Birds are banding together and starting to migrate out. David Walmark, Pat Gladman and I took a run to Thomas Cove Coastal Reserve near Economy Point where we had a bonanza of birds. The best group contained two red-eyed vireos, five golden-crowned kinglets, a ruby-crowned kinglet, four black-capped chickadees, a black-throated green warbler, a Magnolia warbler, a northern parula, a pair of American redstarts, a blackburnian warbler and two black and white warblers.
We only had one flycatcher, an alder and groupings of hermit thrushes. In all, we identified 49 species over the day. There were large gaps in seeing birds in suitable habitat where there should have been nesting species, which denotes that these birds had already moved out of the area.
Elsewhere, Rick Whitman had black-backed woodpeckers at the Trans Canada Trail in Guysborough County. Elizabeth Doull saw roseate, arctic and common terns at West Pubnico. She saw 400-plus short-billed dowitchers at the Hawk on Cape Sable Island.

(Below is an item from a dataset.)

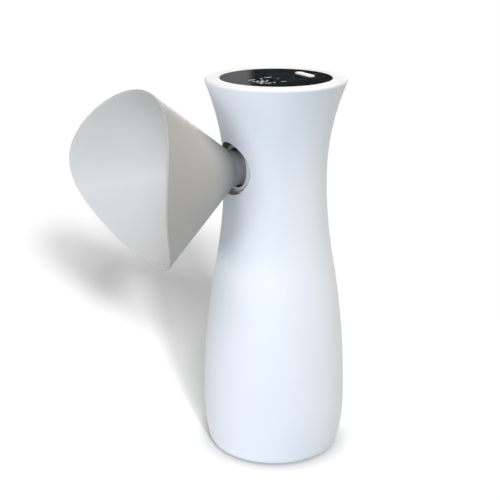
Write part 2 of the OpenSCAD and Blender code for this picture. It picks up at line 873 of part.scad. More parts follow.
module charge_screws() color([0.7, 0.7, 0.72]) {
    for (x = charge_post_x) translate([x, 0, charge_top]) screw(charge_screw_len);
}

module main_board() color([0.1, 0.35, 0.2]) {
    difference() {
        translate([0, 0, board_z]) cylinder(r = board_r, h = board_t);
        stack_places() translate([0, 0, board_top]) screw_hole(board_t + cut);
    }
}

module board_chips() color([0.1, 0.1, 0.11]) {
    for (c = chip_shares)
        translate([c[0] * board_r, c[1] * board_r, board_top + chip_t / 2])
            cube([c[2] * board_r, c[2] * board_r, chip_t], center = true);
}

module ribbon_connectors() color([0.85, 0.83, 0.76]) {
    for (side = [-1, 1])
        translate([rotor_x, side * (pad_y + eye_board_t + flex_t / 2), board_z - chip_t / 2])
            cube([1.5 * ribbon_w, ribbon_w / 2, chip_t], center = true);
}

module tact_switch() color([0.14, 0.14, 0.15]) {
    difference() {
        translate([key_x - switch_size / 2, -switch_size / 2, board_top])
            cube([switch_size, switch_size, switch_h]);
        translate([key_x, 0, board_top + switch_h - plunger_sunk - key_travel - slip])
            cylinder(r = plunger_r + slip, h = switch_h);
    }
}

module switch_plunger() color([0.2, 0.2, 0.2]) {
    translate([key_x, 0, board_top + switch_h - plunger_sunk])
        cylinder(r = plunger_r, h = plunger_h + plunger_sunk);
}

// Plate on four feet, with slots for the key's stem and the display's ribbon
module display_carrier() color([0.2, 0.2, 0.22]) {
    difference() {
        union() {
            translate([0, 0, carrier_top - carrier_t]) cylinder(r = carrier_r, h = carrier_t);
            stack_places() translate([0, 0, board_top])
                cylinder(r = stack_boss_r - screw_fit, h = board_gap + carrier_t);
        }
        stack_places() translate([0, 0, carrier_top]) screw_hole(carrier_t + board_gap + cut);
        translate([key_x, 0, carrier_top - carrier_t - cut])
            linear_extrude(carrier_t + 2 * cut)
                oblong(key_stem_len + 2 * joint_gap, key_stem_w + 2 * joint_gap);
        translate([ribbon_x - flex_t, -ribbon_len / 2 - joint_gap, carrier_top - carrier_t - cut])
            cube([3 * flex_t, ribbon_len + 2 * joint_gap, carrier_t + 2 * cut]);
    }
}

module display_module() color([0.05, 0.05, 0.06]) {
    translate([module_x - module_len / 2, -module_w / 2, carrier_top])
        cube([module_len, module_w, module_t]);
}

module display_ribbon() color([0.75, 0.5, 0.2]) {
    translate([ribbon_x, -ribbon_len / 2, board_top]) cube([flex_t, ribbon_len, carrier_top - board_top]);
}

module board_screws() color([0.7, 0.7, 0.72]) {
    stack_places() translate([0, 0, carrier_top]) screw(stack_screw_len);
}

// Key through the glass, its lip under the glass and its stem down to the switch
module power_button() color([0.97, 0.97, 0.97]) {
    lip_top = glass_z - slip;
    translate([key_x, 0, 0]) {
        translate([0, 0, lip_top]) linear_extrude(height + key_proud - lip_top) oblong(key_len, key_w);
        translate([0, 0, lip_top - key_lip_t])
            linear_extrude(key_lip_t) oblong(key_len + 2 * key_lip, key_w + 2 * key_lip);
        translate([0, 0, plunger_top])
            linear_extrude(lip_top - key_lip_t - plunger_top) oblong(key_stem_len, key_stem_w);
    }
}

module lens_gasket() color([0.05, 0.05, 0.05]) {
    translate([0, 0, seat_z]) tube(glass_d / 2, stack_r, gasket_t);
}

module display_lens() color([0.05, 0.06, 0.08]) {
    difference() {
        rotate_extrude() polygon([
            [0, glass_z], [glass_d / 2, glass_z], [glass_d / 2, glass_top - glass_edge],
            [glass_d / 2 - glass_edge, glass_top], [0, glass_top]
        ]);
        translate([key_x, 0, glass_z - cut])
            linear_extrude(glass_t + 2 * cut) oblong(key_len + 2 * key_gap, key_w + 2 * key_gap);
    }
}

body_shell();
base_cap();
base_screws();
foot_pad();
port_collar();
port_seal();
mouthpiece();
exhaust_grille();
flow_tube();
front_swirler();
rear_swirler();
front_bearing();
rear_bearing();
rotor_vane();
rotor_axle();
emitter_board();
receiver_board();
ir_emitters();
ir_receivers();
sensor_ribbons();
duct_cradle();
duct_clamps();
clamp_screws();
cradle_screws();
battery_cell();
battery_cradle();
positive_contact();
negative_contact();
battery_leads();
charge_leads();
holder_screws();
charge_board();
usb_socket();
charge_screws();
main_board();
board_chips();
ribbon_connectors();
tact_switch();
switch_plunger();
display_carrier();
display_module();
display_ribbon();
board_screws();
power_button();
lens_gasket();
display_lens();
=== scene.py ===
import math
import bmesh
import bpy
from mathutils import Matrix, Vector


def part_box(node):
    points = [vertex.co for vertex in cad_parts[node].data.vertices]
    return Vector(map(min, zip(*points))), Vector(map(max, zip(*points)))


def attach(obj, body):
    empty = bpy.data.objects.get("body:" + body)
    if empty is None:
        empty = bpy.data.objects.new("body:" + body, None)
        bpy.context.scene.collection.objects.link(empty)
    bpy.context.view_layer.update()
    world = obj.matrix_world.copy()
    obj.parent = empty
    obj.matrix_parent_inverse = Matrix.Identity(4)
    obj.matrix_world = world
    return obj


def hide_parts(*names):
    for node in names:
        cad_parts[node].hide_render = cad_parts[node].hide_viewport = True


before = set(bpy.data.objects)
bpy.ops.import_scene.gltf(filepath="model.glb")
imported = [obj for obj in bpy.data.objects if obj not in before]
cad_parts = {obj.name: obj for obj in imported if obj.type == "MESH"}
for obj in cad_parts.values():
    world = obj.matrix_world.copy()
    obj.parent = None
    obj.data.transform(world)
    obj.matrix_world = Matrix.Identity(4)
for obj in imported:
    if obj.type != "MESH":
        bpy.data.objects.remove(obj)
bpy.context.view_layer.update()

# Camera
# It stands a little above the rim, with the mouthpiece turned to the front left. Distance,
# height and focal length were found from the outlines of the body, the glass and the cone.
VIEW_TURN = math.radians(31.67)
VIEW_DISTANCE = 0.455
VIEW_HEIGHT = 0.2392
VIEW_PITCH = math.radians(18.17)
VIEW_YAW = math.radians(-1.35)
FOCAL_PX = 1104
PICTURE_PX = 500
SENSOR_MM = 36
NEAR_CLIP = 0.01


def bearing(turn_deg, rise_deg, distance, height):
    """A place seen from the upright axis, by its bearing from the camera's side."""
    turn = math.radians(turn_deg) - VIEW_TURN
    rise = math.radians(rise_deg)
    return (
        distance * math.cos(rise) * math.sin(turn),
        -distance * math.cos(rise) * math.cos(turn),
        distance * math.sin(rise) + height,
    )


camera_data = bpy.data.cameras.new("camera")
camera_data.sensor_width = SENSOR_MM
camera_data.lens = FOCAL_PX / PICTURE_PX * SENSOR_MM
camera_data.clip_start = NEAR_CLIP
camera = bpy.data.objects.new("camera", camera_data)
camera.location = bearing(0, 0, VIEW_DISTANCE, VIEW_HEIGHT)
camera.rotation_euler = (math.pi / 2 - VIEW_PITCH, 0, -VIEW_YAW - VIEW_TURN)
bpy.context.scene.collection.objects.link(camera)
bpy.context.scene.camera = camera
bpy.context.scene.view_settings.view_transform = "Standard"


# Floor and surroundings
# A wide white sweep that the object stands on. To the camera and in reflections it is plain
# white, as the air above it is; it still takes the object's shadow, and a painted contact shade
# makes it darker close to its foot.
def both_ways(operation):
    """An operator of Wire, and the same with its two sides the other way round."""
    return (
        lambda wire, other: wire.sum(operation, wire, other),
        lambda wire, other: wire.sum(operation, other, wire),
    )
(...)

Johnny Nickerson found four Hudsonian godwits there. Elizabeth Doull located a blackpoll warbler at Three Fathoms Harbour and she also had a good look at an eastern wood pewee and a boreal chickadee there. Ann Doull found an eastern kingbird at Big Island. When Ken McKenna visited there he counted 52 species. Highlights were nine leaches storm petrels and 62 lesser yellowlegs. Dick Halliburton had two common moorhens at Avonport, which stayed there for three weeks.